Bouteille et son ami Michel Colucci, « Coluche » fondent le premier café-théâtre français, en 1968 : le Café de la Gare. Mais, plutôt que de s’endetter auprès de bistrots parisiens, les deux compères choisissent de créer leur propre salle. Avec leur bande de potes, parmi lesquels Patrick Dewaere et Miou-Miou, les deux hommes restaurent une vieille fabrique de ventilateurs de la rue d’Odessa. Le théâtre n’est même pas achevé que la troupe donne déjà la première représentation du Café de la Gare, le 12 juin 1969. Le slogan du théâtre : « C’est moche, c’est sale, c’est dans le vent ! ».
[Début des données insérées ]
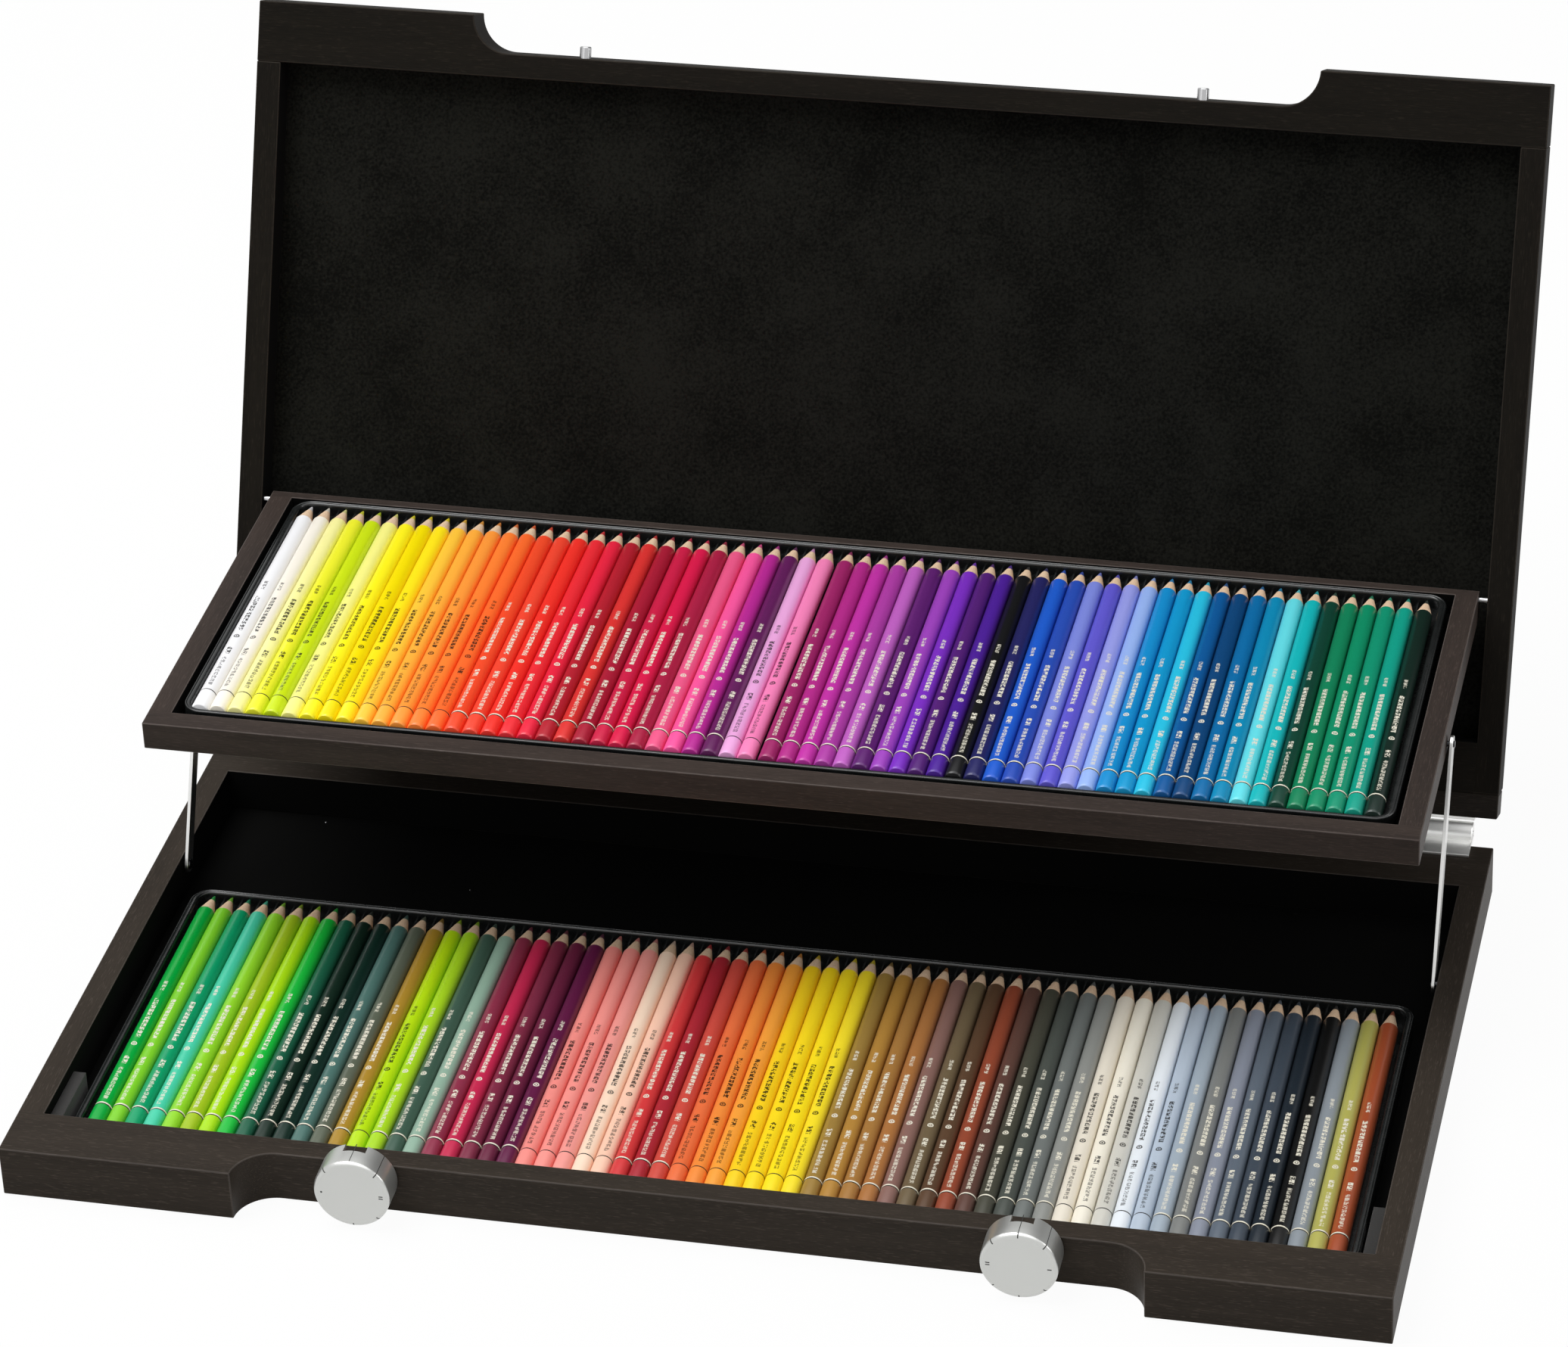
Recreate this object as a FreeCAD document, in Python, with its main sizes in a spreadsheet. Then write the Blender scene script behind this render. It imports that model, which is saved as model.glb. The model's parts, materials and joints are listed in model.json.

Ni dieu, ni maître, ni metteur en scène

Chaque soir à compter de cette date, le rituel est le même : le spectateur tire au sort le prix de sa place (entre un malheureux franc et le prix d’une place de cinéma), les comédiens servent eux-mêmes les boissons au public et leur donnent des coussins pour s’asseoir, le plus souvent en leur jetant à la figure. L’anarchie règne, comme le voulait Bouteille. Pour la mise en scène, même principe : aucune règle. Et, surtout, aucun metteur en scène, sorte d’hiérarque théâtral, pense l’auteur. « Vu de près, le théâtre, c’est ça : un système d’obéissance à un monsieur qui demande aux comédiens de faire ce qui ne leur correspond pas fatalement », défendait-il dans une interview pour la chaîne YouTube « Vincente Vincent ».

Maîtres de leur propre texte quand ils n’improvisent pas carrément, les acteurs du Café de la Gare sont triés sur le volet. Un tri original, néanmoins : à forme théâtrale nouvelle, comédiens nouveaux et aucun des membres de la troupe ne doit avoir d’expérience dans le théâtre, insiste Romain Bouteille. « Miou-Miou, même Dewaere : ils étaient innocents. » Une innocence qui a donné lieu à des situations cocasses, comme quand Miou-Miou ne sachant pas qu’elle devait partir une fois ses répliques dites, est restée sur scène pour assister au reste du spectacle. « Les gens ont cru que c’était du jeu ! Ils ne savaient pas si elle était nulle ou si c’était une grande actrice. On s’est beaucoup basé sur ce phénomène qui fait qu’au théâtre moins il y a de règlement, plus il y a de génie. ».

Un passage au cinéma

Mais le temps passe et le rêve du Café de La Gare bat de l’aile. Miou-Miou et Dewaere entament une carrière solo et croulent sous les propositions de films après le trio iconique qu’ils forment avec Gérard Depardieu dans Les Valseuses de Bertrand Blier. Sans doute le théâtre marginal de Bouteille leur paraît désormais trop petit. Également lâché par Coluche, son compère de toujours qui, goûtant à la célébrité, est devenu « dictatorial », et « a commencé à dire qu’untel était bon et qu’un autre était à chier », Romain Bouteille, lui, ne perd pas de vue son théâtre.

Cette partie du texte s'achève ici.